4. Uit de stukken en het verhandelde ter zitting is gebleken dat appellante op 8 maart 2022 een bezwaarschrift middels fax heeft ingediend, en vervolgens op 16 maart 2022 een exemplaar daarvan in hardcopy. Ter zitting heeft de gemachtigde van verweerder desgevraagd te kennen gegeven dat op het bezwaarschrift twee stempels zijn geplaatst, waaronder een stempel van 8 maart 2023. Verweerder heeft daarbij te kennen gegeven dat de bestreden beslissing niet op goede gronden is genomen en dat deze ingetrokken zal worden. Dat laatste heeft verweerder evenwel nagelaten, zodat alsnog op het beroep dient te worden beslist.
5. Nu vast staat dat het bezwaarschrift binnen de in artikel 11 van de Lar vastgestelde termijn is ingediend, dient de bestreden beslissing te worden vernietigd, omdat het bezwaar daarbij ten onrechte wegens termijnoverschrijding niet-ontvankelijk is verklaard. Het beroep is derhalve gegrond.
6. Verweerder zal worden veroordeeld in de kosten van dit geding. De proceskostenvergoeding kan worden berekend op Afl. 1.400,- (1 punt voor het indienen van het beroepschrift, 1 punt voor het verschijnen ter zitting, waarde per punt Afl. 700,-).

BESLISSING

De rechter in dit gerecht:
- verklaart het beroep gegrond;
- vernietigt de bestreden beslissing;
- bepaalt dat verweerder binnen twee maanden na dagtekening van deze uitspraak een nieuwe beslissing dient te nemen op het bezwaar van appellante, met inachtneming van deze uitspraak;
- veroordeelt verweerder in de kosten van deze procedure, welke worden begroot op een bedrag van Afl. 1.400,- aan gemachtigdensalaris;
- gelast dat het door appellante gestorte griffierecht van Afl. 25,- aan haar wordt terugbetaald.
Deze beslissing is gegeven door mr.

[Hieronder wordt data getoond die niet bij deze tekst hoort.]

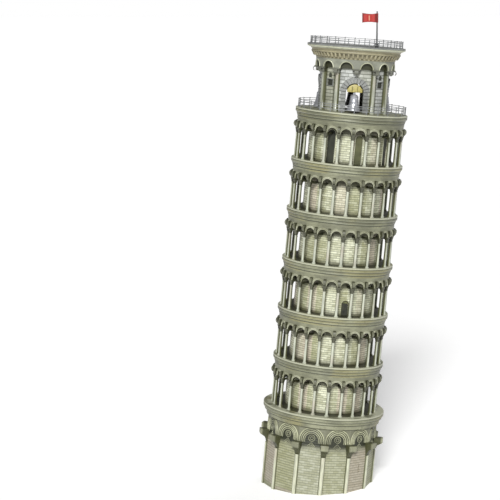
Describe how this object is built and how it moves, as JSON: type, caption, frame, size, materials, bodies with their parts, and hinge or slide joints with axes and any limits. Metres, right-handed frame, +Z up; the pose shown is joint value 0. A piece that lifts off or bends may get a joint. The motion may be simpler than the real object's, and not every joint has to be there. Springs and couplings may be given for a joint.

M.E.B. de Haseth, rechter in dit gerecht, en werd uitgesproken ter openbare terechtzitting van 25 oktober 2023 in aanwezigheid van de griffier.
Tegen deze uitspraak kunnen beide partijen binnen zes weken na dagtekening van deze uitspraak hoger beroep instellen bij het Gemeenschappelijk Hof van Justitie (LAR-zaken).
Het hogerberoepschrift moet worden ingediend bij de griffie van dit Gerecht.
U wordt verzocht bij het indienen van het hogerberoepschrift het volgende in acht te nemen:
1. Leg bij het hogerberoepschrift een afschrift over van deze uitspraak;
2. Onderteken het hogerberoepschrift en vermeld het volgende:
a. de naam en het adres van de indiener of de gemachtigde,
b. de dag van ondertekening,
c. waartegen u in hoger beroep komt,
d. waarom u het niet eens bent met deze uitspraak (de gronden van het hoger beroep).
Voor het instellen van hoger beroep is een griffierecht van Afl. 75 verschuldigd.